───── Given data ─────

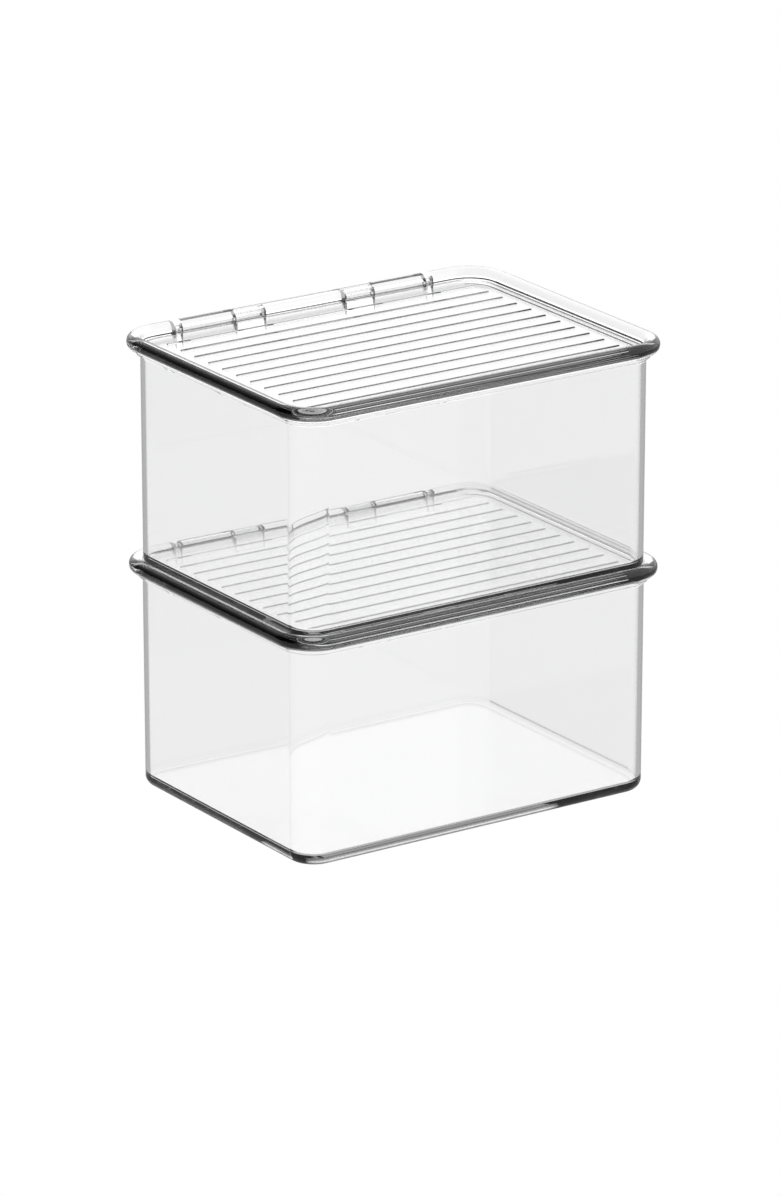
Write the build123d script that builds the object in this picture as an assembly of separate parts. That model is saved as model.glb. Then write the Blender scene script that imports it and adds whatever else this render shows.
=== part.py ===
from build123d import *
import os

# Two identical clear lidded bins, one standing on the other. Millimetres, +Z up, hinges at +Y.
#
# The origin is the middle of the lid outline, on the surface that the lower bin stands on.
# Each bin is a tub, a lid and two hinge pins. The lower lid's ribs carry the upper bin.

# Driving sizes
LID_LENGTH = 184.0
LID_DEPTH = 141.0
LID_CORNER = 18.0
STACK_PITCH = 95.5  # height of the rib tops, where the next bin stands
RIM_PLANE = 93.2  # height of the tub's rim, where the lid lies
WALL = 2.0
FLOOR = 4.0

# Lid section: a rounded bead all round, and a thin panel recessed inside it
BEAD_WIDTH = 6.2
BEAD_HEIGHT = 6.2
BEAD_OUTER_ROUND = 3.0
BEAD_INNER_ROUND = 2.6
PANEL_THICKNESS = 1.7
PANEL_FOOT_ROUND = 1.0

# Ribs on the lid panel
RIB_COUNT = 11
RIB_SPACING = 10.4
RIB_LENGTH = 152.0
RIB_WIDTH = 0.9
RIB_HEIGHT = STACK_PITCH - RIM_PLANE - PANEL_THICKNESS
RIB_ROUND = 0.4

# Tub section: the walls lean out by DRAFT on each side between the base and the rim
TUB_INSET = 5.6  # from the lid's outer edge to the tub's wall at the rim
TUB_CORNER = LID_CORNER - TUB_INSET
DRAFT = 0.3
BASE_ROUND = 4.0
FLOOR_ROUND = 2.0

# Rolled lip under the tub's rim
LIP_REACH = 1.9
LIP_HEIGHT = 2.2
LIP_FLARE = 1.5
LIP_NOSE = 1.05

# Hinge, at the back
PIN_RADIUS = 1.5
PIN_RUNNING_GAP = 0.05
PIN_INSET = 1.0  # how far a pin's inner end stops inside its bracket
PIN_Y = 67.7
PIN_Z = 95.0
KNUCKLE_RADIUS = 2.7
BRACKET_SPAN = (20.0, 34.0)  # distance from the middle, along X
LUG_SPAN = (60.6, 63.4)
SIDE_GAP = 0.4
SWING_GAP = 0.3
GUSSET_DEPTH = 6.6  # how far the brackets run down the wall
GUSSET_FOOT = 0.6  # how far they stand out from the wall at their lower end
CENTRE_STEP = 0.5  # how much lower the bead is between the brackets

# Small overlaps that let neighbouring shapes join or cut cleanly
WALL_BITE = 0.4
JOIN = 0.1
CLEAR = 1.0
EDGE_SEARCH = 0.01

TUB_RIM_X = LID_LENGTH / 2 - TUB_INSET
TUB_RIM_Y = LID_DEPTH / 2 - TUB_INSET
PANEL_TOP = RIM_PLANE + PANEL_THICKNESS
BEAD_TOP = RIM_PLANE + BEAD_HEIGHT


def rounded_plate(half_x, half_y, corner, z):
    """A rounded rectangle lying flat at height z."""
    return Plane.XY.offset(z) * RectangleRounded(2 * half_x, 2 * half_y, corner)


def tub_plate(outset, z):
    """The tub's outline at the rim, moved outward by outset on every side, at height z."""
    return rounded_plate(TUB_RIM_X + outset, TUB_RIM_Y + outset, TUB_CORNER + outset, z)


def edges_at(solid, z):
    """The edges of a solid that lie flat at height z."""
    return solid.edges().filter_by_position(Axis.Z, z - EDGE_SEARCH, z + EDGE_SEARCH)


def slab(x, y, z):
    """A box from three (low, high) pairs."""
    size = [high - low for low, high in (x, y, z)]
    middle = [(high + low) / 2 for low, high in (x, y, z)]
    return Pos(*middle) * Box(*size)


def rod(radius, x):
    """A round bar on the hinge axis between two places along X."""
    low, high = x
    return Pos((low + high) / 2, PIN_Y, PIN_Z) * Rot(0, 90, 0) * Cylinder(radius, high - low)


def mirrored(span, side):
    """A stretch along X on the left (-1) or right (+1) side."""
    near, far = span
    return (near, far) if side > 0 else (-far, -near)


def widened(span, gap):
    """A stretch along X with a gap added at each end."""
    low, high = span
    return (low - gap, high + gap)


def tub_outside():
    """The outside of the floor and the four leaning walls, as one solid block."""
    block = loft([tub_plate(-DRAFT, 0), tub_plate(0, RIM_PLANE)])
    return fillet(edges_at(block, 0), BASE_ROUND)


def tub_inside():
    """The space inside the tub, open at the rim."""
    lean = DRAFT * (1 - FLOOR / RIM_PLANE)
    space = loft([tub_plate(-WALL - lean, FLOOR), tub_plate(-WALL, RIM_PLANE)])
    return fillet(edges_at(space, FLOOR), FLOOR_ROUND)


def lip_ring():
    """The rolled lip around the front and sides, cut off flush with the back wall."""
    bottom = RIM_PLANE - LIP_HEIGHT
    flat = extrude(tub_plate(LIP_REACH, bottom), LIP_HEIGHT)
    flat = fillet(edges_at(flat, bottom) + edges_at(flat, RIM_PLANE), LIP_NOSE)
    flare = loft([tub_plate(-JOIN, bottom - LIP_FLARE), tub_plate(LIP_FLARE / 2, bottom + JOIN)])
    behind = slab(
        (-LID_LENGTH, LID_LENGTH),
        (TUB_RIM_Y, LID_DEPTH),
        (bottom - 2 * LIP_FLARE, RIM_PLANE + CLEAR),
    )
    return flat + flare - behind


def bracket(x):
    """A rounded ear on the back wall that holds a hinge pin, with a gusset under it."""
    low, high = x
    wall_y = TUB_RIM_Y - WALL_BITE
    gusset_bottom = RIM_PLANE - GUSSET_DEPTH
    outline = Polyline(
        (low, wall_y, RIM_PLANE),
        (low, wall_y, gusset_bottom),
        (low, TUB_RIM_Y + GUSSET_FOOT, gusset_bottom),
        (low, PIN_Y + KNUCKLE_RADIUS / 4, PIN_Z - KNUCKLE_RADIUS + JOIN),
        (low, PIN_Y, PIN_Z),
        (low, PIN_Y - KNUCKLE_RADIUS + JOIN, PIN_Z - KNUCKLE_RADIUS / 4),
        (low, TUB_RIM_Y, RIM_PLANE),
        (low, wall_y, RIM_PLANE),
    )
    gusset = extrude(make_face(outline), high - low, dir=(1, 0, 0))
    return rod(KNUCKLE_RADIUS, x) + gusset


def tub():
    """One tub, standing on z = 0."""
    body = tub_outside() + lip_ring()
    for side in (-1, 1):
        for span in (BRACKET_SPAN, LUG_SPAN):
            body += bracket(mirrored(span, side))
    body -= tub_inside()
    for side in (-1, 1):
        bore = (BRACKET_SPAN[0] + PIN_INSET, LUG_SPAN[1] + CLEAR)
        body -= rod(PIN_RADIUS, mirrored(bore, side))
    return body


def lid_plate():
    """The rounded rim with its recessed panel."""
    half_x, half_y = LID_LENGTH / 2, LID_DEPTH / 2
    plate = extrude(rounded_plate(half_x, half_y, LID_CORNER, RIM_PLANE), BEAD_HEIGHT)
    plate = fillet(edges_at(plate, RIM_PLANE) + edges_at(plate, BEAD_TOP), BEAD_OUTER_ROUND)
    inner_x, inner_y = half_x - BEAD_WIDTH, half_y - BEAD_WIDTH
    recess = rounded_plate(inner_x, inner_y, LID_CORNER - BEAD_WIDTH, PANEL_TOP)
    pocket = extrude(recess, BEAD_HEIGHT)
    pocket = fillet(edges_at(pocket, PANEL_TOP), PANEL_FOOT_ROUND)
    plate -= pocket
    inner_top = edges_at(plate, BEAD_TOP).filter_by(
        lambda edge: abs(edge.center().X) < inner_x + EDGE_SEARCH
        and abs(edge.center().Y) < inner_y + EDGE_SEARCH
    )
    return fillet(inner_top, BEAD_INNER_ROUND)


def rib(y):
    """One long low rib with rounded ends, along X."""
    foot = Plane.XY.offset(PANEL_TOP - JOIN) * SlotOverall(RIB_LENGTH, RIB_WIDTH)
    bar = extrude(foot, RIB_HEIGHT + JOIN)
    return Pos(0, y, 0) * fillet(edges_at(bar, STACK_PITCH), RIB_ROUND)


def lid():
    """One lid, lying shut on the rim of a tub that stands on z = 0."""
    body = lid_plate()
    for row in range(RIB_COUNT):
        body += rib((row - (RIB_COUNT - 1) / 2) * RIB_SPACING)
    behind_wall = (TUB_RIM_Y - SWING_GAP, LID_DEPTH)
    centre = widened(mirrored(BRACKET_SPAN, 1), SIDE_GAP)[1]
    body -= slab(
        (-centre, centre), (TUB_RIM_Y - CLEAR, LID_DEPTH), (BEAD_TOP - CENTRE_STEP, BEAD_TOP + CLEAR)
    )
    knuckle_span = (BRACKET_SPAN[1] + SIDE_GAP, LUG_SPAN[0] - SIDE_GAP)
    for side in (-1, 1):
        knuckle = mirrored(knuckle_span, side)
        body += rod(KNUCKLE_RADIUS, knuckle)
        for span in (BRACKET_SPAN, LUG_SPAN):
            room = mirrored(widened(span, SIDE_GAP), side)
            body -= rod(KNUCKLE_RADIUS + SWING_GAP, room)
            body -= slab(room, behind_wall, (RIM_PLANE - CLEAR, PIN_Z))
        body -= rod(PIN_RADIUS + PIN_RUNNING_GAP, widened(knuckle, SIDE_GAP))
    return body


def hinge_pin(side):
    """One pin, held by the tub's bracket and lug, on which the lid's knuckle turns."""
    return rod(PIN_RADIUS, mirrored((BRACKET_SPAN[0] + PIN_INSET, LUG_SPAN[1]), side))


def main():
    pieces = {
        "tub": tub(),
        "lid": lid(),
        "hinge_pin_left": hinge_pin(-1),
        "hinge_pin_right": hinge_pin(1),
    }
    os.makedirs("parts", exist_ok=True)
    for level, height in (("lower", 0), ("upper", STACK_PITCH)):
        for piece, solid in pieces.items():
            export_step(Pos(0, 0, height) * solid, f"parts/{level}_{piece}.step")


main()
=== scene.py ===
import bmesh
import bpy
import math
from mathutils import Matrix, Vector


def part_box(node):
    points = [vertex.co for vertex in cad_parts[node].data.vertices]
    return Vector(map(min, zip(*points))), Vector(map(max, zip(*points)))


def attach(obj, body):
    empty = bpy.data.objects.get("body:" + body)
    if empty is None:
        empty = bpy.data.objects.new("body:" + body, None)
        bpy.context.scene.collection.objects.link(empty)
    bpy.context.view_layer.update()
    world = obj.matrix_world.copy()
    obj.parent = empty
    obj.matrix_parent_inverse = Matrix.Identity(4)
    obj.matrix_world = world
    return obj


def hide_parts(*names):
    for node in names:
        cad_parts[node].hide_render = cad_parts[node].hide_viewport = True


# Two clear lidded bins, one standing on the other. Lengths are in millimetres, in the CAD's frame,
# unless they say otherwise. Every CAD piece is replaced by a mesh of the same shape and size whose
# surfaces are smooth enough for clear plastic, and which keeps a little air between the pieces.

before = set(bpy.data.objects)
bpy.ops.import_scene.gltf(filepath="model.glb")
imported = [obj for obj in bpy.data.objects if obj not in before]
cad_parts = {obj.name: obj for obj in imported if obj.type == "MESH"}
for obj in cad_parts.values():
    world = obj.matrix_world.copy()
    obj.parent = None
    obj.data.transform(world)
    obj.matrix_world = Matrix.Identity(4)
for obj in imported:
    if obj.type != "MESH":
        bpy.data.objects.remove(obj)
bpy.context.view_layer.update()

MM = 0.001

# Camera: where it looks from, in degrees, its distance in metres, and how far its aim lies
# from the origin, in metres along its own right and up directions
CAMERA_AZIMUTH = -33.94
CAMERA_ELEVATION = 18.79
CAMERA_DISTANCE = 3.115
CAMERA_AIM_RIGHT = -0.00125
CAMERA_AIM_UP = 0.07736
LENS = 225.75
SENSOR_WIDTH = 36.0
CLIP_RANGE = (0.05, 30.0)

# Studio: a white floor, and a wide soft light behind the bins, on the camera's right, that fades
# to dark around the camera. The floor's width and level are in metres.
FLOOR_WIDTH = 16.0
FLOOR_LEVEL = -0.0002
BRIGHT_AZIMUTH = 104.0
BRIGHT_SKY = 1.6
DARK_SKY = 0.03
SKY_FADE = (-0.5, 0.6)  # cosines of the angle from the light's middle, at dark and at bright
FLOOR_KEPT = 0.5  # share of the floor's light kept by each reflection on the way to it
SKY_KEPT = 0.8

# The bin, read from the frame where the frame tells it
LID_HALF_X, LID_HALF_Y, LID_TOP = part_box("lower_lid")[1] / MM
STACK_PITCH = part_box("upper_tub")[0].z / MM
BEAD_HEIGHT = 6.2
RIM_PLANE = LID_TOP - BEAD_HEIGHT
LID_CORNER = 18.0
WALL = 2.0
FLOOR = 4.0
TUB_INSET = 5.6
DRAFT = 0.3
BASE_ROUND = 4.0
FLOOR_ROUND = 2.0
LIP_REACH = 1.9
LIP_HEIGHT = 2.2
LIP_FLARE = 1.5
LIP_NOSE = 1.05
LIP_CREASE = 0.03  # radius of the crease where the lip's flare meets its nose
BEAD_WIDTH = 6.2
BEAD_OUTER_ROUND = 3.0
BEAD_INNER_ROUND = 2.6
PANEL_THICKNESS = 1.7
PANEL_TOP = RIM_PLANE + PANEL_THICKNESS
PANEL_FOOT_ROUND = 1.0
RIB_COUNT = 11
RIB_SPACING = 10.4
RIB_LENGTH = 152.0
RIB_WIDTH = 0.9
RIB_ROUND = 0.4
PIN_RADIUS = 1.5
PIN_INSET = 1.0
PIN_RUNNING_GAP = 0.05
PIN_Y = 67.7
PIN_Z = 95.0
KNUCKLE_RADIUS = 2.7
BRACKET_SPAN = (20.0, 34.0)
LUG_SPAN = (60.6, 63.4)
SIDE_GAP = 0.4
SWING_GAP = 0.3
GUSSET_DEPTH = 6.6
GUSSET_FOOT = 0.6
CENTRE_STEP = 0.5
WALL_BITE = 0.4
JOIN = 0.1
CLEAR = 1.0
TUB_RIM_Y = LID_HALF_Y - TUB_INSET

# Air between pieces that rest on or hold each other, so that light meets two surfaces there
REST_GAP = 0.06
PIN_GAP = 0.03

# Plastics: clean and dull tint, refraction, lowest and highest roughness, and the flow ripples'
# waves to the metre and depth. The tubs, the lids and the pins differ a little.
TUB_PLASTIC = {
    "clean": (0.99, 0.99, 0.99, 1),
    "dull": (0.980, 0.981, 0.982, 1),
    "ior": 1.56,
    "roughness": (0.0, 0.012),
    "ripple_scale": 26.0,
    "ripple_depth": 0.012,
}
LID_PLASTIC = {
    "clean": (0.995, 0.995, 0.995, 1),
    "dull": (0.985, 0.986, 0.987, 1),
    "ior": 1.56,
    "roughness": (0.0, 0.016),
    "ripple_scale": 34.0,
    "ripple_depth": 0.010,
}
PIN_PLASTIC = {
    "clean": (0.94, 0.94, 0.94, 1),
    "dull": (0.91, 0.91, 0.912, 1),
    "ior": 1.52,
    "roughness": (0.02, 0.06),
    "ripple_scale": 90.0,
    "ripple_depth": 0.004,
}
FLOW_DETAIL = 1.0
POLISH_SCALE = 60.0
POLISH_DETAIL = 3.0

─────

• [Written exercise]
Between the line containing "return rod(PIN_RADIUS, mirrored((BRACKET_SPAN[0]" and the line containing "cad_parts[node].hide_render = cad_parts[node].hide_viewport" lies the part to return. Return it exactly, counting both of those lines.

• [Exercise output]
    return rod(PIN_RADIUS, mirrored((BRACKET_SPAN[0] + PIN_INSET, LUG_SPAN[1]), side))


def main():
    pieces = {
        "tub": tub(),
        "lid": lid(),
        "hinge_pin_left": hinge_pin(-1),
        "hinge_pin_right": hinge_pin(1),
    }
    os.makedirs("parts", exist_ok=True)
    for level, height in (("lower", 0), ("upper", STACK_PITCH)):
        for piece, solid in pieces.items():
            export_step(Pos(0, 0, height) * solid, f"parts/{level}_{piece}.step")


main()
=== scene.py ===
import bmesh
import bpy
import math
from mathutils import Matrix, Vector


def part_box(node):
    points = [vertex.co for vertex in cad_parts[node].data.vertices]
    return Vector(map(min, zip(*points))), Vector(map(max, zip(*points)))


def attach(obj, body):
    empty = bpy.data.objects.get("body:" + body)
    if empty is None:
        empty = bpy.data.objects.new("body:" + body, None)
        bpy.context.scene.collection.objects.link(empty)
    bpy.context.view_layer.update()
    world = obj.matrix_world.copy()
    obj.parent = empty
    obj.matrix_parent_inverse = Matrix.Identity(4)
    obj.matrix_world = world
    return obj


def hide_parts(*names):
    for node in names:
        cad_parts[node].hide_render = cad_parts[node].hide_viewport = True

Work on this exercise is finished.